How I Started and Why I Stopped
In 2003, I traded the life of a touring musician for that of an MBA candidate. The transition was abrupt: I toured California with Suzanne Vega in early August and started school by the end of the month. To put a finer point on it, I went from standing on stage at the Fillmore Auditorium – where people clapped for me every three minutes – to circling up in a conference room with the aspiring captains of industry who comprised my “cohort” for the semester. It didn’t soften the blow when one of them figured out he had seen me open a sold-out show for Todd Snider earlier that year. What had I done?

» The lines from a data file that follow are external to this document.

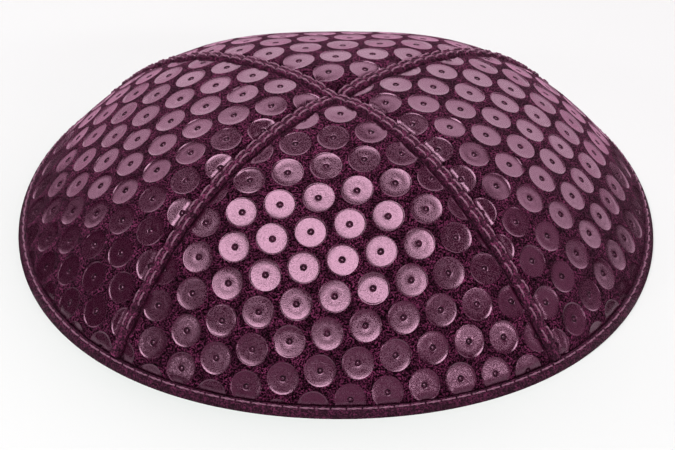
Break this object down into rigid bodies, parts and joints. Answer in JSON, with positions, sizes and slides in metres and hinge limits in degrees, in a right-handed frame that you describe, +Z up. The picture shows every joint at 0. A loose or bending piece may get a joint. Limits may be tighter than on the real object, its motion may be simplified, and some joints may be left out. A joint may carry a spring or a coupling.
{
  "type": "kippah skullcap",
  "caption": "Low domed leather skullcap of puffed panels with pressed disc pattern, raised stitched seam strips and a folded rim binding, open below for the head.",
  "frame": {"origin": "centre of the rim's flat foot, on the surface the cap rests on", "axes": "+Z up through the crown, -Y to the front, +X to the wearer's left"},
  "size_m": [0.1684, 0.1684, 0.0466],
  "materials": {
    "panel_suede": "plum suede with smooth pressed discs",
    "seam_leather": "plum leather strip with a row of stitches on each side",
    "binding_leather": "dark plum leather tape, stitched along its upper edge"
  },
  "bodies": {
    "root": {"panel_front": "panel_suede", "panel_right": "panel_suede", "panel_back": "panel_suede", "panel_left": "panel_suede", "seam_strip_long": "seam_leather", "seam_strip_front_left": "seam_leather", "seam_strip_back_right": "seam_leather", "rim_binding": "binding_leather"}
  },
  "joints": []
}
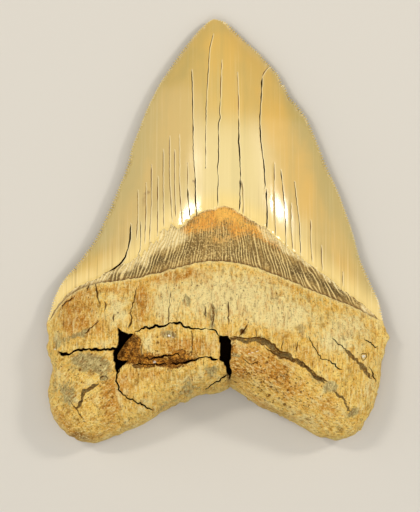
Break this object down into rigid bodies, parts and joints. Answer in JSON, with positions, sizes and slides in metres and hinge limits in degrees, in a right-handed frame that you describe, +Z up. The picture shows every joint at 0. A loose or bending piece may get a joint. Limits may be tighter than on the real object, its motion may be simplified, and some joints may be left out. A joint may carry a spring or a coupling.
{
  "type": "fossil megalodon tooth",
  "caption": "Fossil megalodon tooth lying on its flatter face: serrated enamel crown, dark chevron band and cracked, lobed root.",
  "frame": {"origin": "on the surface it lies on, under the middle of the tooth's box", "axes": "+Y from the root towards the crown's tip, +X across to the right seen on the domed lingual face, +Z up out of that face"},
  "size_m": [0.1018, 0.1262, 0.0263],
  "materials": {
    "fossil": "polished tan enamel crown, matt porous tan root"
  },
  "bodies": {
    "root": {"tooth": "fossil"}
  },
  "joints": []
}
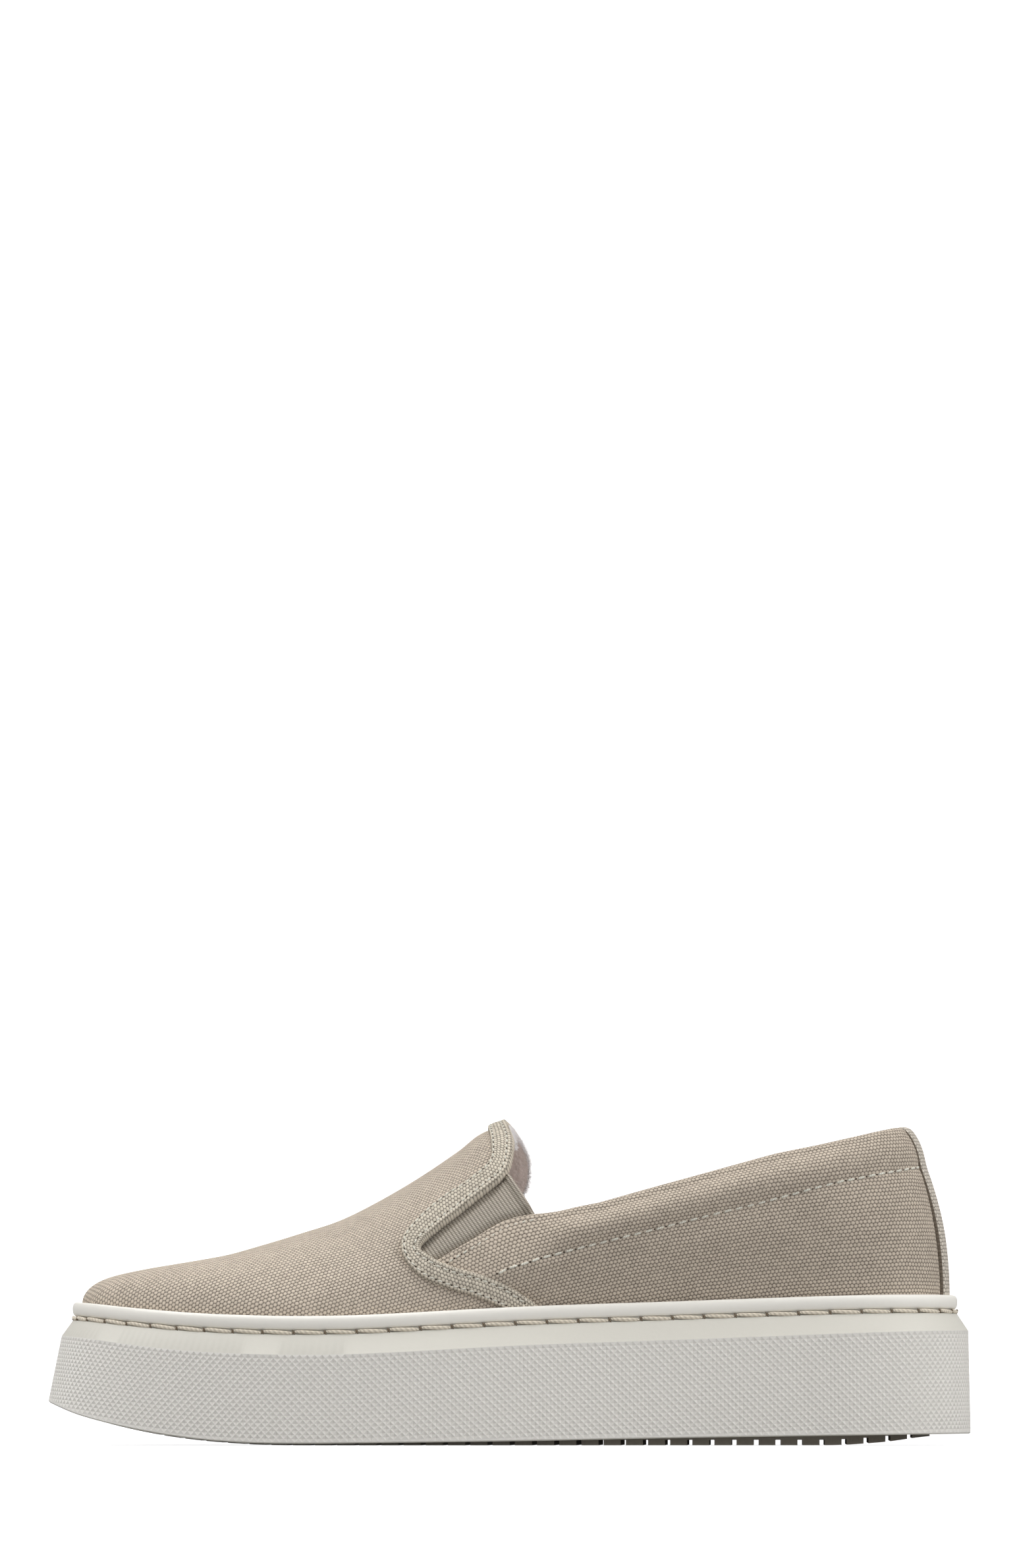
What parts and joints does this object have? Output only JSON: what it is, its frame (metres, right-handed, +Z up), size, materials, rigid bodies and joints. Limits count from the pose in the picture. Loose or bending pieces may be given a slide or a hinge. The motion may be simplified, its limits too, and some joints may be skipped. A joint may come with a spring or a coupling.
{
  "type": "slip-on sneaker",
  "caption": "Left canvas slip-on sneaker on a thick stitched rubber cupsole, with elastic side gores and a padded collar, standing empty on its sole.",
  "frame": {"origin": "on the floor under the middle of the whole shoe's bounding box", "axes": "+X from the toe to the heel, +Y from the outer (lateral) side to the inner (medial) side, +Z up"},
  "size_m": [0.276, 0.0982, 0.0977],
  "materials": {
    "cupsole": "smooth ivory rubber, with a field of small moulded pyramids on its side",
    "tread": "matt pale rubber",
    "canvas": "coarse basket-weave canvas in pale taupe",
    "binding": "the same canvas, folded and stitched twice",
    "elastic": "fine ribbed elastic",
    "strip": "the same canvas, paler",
    "lining": "pale napped lining"
  },
  "bodies": {
    "root": {"cupsole": "cupsole", "tread": "tread", "upper": "canvas", "binding": "binding", "gore_lateral": "elastic", "gore_medial": "elastic", "heel_strip": "strip", "insole": "lining"}
  },
  "joints": []
}
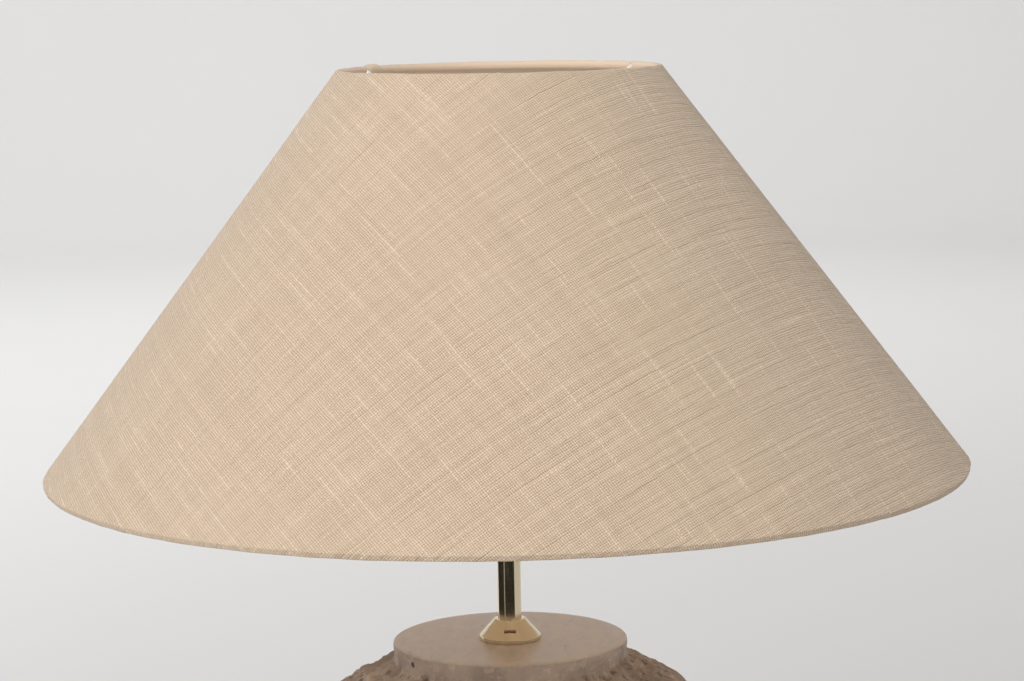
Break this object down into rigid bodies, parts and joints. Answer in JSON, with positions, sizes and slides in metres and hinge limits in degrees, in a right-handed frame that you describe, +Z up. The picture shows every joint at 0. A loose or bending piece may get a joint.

Actually, there’s an easy answer to that question: I’d taken the first steps toward becoming employable before it was too late. I was 33 and had been pursuing a career in music for about eight years after moving from California to New York City in late 1995. Prior to that, I’d been a college student and indoor volleyball player; after college, I’d been a construction worker, European traveler, ski instructor at Club Med, and – very briefly – professional beach volleyball player. During that time, and indeed since about 5th grade, I’d harbored musical ambitions, and following two of my best friends to New York seemed like a decisive way to finally pursue them.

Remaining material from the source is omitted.